Pestalozzi particularly insists upon and attaches the highest importance to that sort of rational cultivation, which every well-regulated domestic circle is capable of producing. He says: "After a life spent in the most minute researches, and in the most careful examination of elementary principles, I am convinced, that the system of Faith and Love will nowhere so perfectly succeed, or be so well executed, as among the members of a private family; the domestic circle containing elements essentially and admirably calculated to produce the necessary development of the innate faculties.

"The mutual dependence, the wants, the sympathies, the relations of the domestic union, are the sacred elements of all the moral, intellectual, and physical activity of man; and thus

become the basis of all that he ought to learn, to understand, and to execute.

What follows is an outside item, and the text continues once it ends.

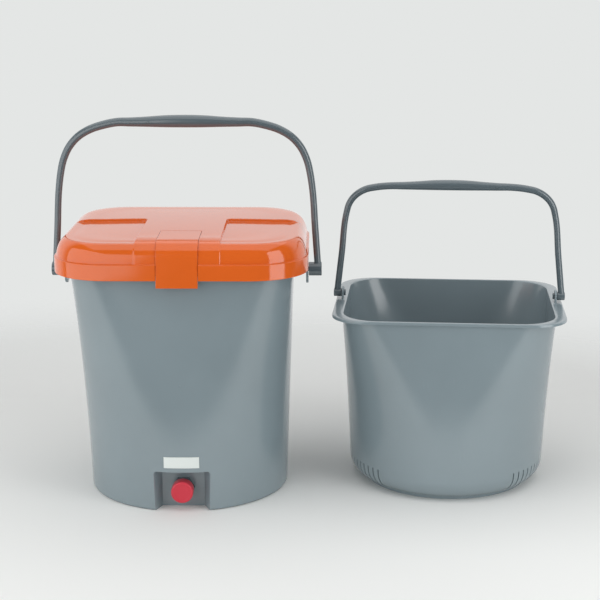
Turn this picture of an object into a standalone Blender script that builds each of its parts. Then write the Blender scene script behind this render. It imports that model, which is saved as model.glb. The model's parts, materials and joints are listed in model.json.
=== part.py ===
"""Organic waste bin: a lidded carrying bin with a drain, and the slotted bucket that lifts out of it.

Metres, +Z up, the front of the bin towards -Y. The origin is the middle of the bin's flat base.
"""
import math

import bmesh
import bpy
from mathutils import Matrix, Vector

# Clearances and cutting
SEAT_GAP = 0.0003
RUNNING_GAP = 0.0004
CUT_OVERRUN = 0.010
WELD_DISTANCE = 0.00001
RING_POINTS = 48
CORNER_CROWDING_SHARE = 0.45

# Bin body: round at the base, a rounded rectangle at the rim
BIN_HEIGHT = 0.300
BIN_BASE_RADIUS = 0.127
BIN_RIM_HALF_WIDTH = 0.1365
BIN_RIM_HALF_DEPTH = 0.130
BIN_RIM_CORNER = 0.053
BIN_CORNER_POWER = 2.15
BIN_WALL = 0.002
BIN_FLOOR = 0.003
BIN_BASE_FILLET = 0.004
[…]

"The reciprocal LOVE, FAITH, and CONFIDENCE, which unite the members of the family, Father, Mother, and Children, are the divine means by which the development of the faculties are made to advance in the harmony and equilibrium which are necessary to give children those religious and moral feelings, which can alone ensure to them the true and durable blessings of intellectual enjoyment.

"According to these views, I feel convinced, that the whole success of education depends on the good state of the family circle. I am, at the same time, aware that the spirit and manners of the age have so perverted the condition of private society, that the generality of Parents and other members of the family are nearly destitute of those moral qualities and mental acquirements, of that manual dexterity, of that knowledge and that aptitude to apply their knowledge, which is indispensably requisite, to enable them to profit by the advantages which the domestic circle presents, for the cultivation and instruction of their children.

"I therefore consider it of the utmost con

sequence, that we search attentively, investigate profoundly, and bring into active operation, every means likely to inspire PARENTS with a sense of their duty, aud of its importance to the whole human race; and that we endeavour to excite in them the wish, and bestow upon them the ability, to take advantage of the well-adapted, powerful, and precious aid which their united circle offers, for the development of the powers of their children; and by these means render themselves capable of exercising over them that enlightened, solid, and permanent influence, so indispensable to their cultivation.

"It therefore becomes essential to render all elementary means of spiritual, intellectual, and mechanical cultivation, in their whole extent, and in all their branches, so simple and easy, as to make them applicable even in the domestic circle of the poorest classes; and to introduce them into the sanctuary of FAITH and LOVE; which in the narrow circle of Father, Mother, and Children, has been assigned and secured to all mankind, from the beginning, by God himself.

"I perceive that it is impossible to attain this end, without founding the means of popular

culture and instruction, upon a basis which cannot be laid otherwise than in a profound examination of man. Without such an investigation, and such a basis, all is darkness.

"I am convinced that it is only by such study that we can hope to succeed in arriving at the true means of instruction; it is the only way by which we shall discover how to conduct a child to such a point of interior, moral and intellectual perfection, that he shall become not only capable of teaching his brothers, sisters, and companions, but also of communicating to them his knowledge in the same degree of perfection in which he acquired it. This is the true and only method of arriving at complete development; the only means calculated to afford hopes of directing the powers bestowed upon man to their true end; it is the only possible means of rendering knowledge UNIVERSAL, of making man acquainted with HIMSELF, and of placing him in permanent peace, happiness, and prosperity."

If the mode of instruction be not such as to combine the powers of HAND, HEAD, and HEART; if one be exercised and strengthened, while the others are suffered to lie dormant, to remain neglected, instruction can

never be productive of real interior cultivation, but only of exterior mechanical discipline; which may possibly form a clever man, but can never lead to that true and genuine humanity which is the fruit only of judicious cultivation, where the threefold powers have been harmoniously treated, but in such manner as to allow the HEART always to rule the head and hand. What value can be attached to the highest degree of perfection in any art or science, if its possessor be destitute of those sentiments of humanity, which alone distinguish man from the brute creation? What title to merit or esteem can the most accomplished artist, or the greatest literary character claim, whose HEART has been neglected, and who, with all his boasted skill or knowledge, may stand (to use the words of Pestalozzi himself) as a wild beast in the midst of his fellow-creatures * ?

Pestalozzi earnestly and warmly entreats Parents and Instructors to lead the Child, by their own conduct towards him, to what he

* "It is to be regretted, that in an age which boasts, and not always unjustly, of its improvements, that no greater advances have been made from words to science, from science to morals, and from morals to religion!"